1. The quick patches will last to get you home. Maybe. They're not a permanent patch.

2. The vulcanized patches will last longer the tube.


----------



## bigdudecycling (Aug 16, 2007)

Yeah, a good patch job should last until you get another hole somewhere else. I'm committed to slime tubes...but I'm in AZ where everything...everything.... has a thorn or a sharp point, so they are pretty much required....


----------



## tomsmoto (Oct 6, 2007)

if you ride in a very thorny area, its time to go tubeless!


----------



## bigdudecycling (Aug 16, 2007)

tomsmoto said:


> if you ride in a very thorny area, its time to go tubeless!

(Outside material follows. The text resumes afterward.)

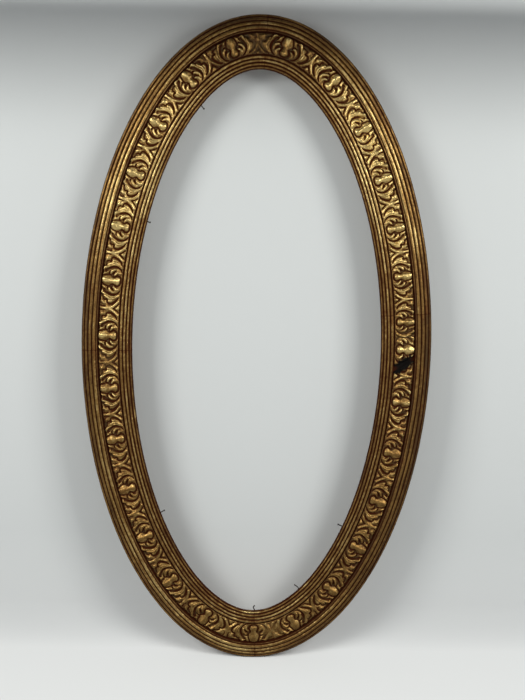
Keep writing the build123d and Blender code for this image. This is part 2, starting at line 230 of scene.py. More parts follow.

I'm a rebel...I'm gonna stick with 26 inch, tubed tires, on a geared, full suspension frame as long as possible.


----------



## winson (Aug 26, 2008)

Thanks for the replies..

I've only used one patched tube so far, and have 4 spare patched tubes at home. I'll wait till i use em all and see how it goes.


----------



## BKnight (Mar 27, 2005)

i've had very good luck with non glued patches, hold strong and lasted the life time of the tube. just make sure the contact surface is good and clean and check for any additional leaks. if you can't find the leak, put the tube in a bucket of water with some air in it, then look for bubbles


----------



## gr8outdrsmn (Jul 18, 2008)

I have recently patched a thorn hole with the Park glueless patches. Haven't had a chance to ride it yet, but I know this much; there will be a spare tube in my pack on my next outing regardless of how short the ride is, haha. I have high hopes for it, but we shall see...


----------



## Call_me_Al (May 31, 2008)

Joules said:


> my understanding is the 'glueless' patches like the gp2 are a 'limp-home' thing, meant to let you finish your ride and that's it. Standard glue patches last pretty much indefinitely if applied correctly. They can be a pain to apply on the trail, but I've had them last over a year.


I have 5 or so of the park glueless patches on one tube, some of which have been on there for months. Haven't had any problems; the key is to properly prepare the tube.


----------



## the_godfather (Jan 19, 2007)

forever

with proper glued patches i have never had one go flat on me. even the cheap ones from the £1 shop


----------



## belowambient (May 17, 2008)

glueless=ftl


----------



## Kaba Klaus (Jul 20, 2005)

In my experience glueless patches fail either due to high pressure in the tire or cold weather.

I never had a glueless patch last on a street/road bike - which I run at +60 psi.

None of my glueless patches ever survived a winter (several freezing rides). Regardless whether the got patched on in spring, summer or fall - in Winter they all peeled off.

Nowadays I run tubeless or slime tubes. Slime tubes have that nice fireworks effect. Every now and then you can oggle a green fountain. The flat is at least colofrul entertaining.


----------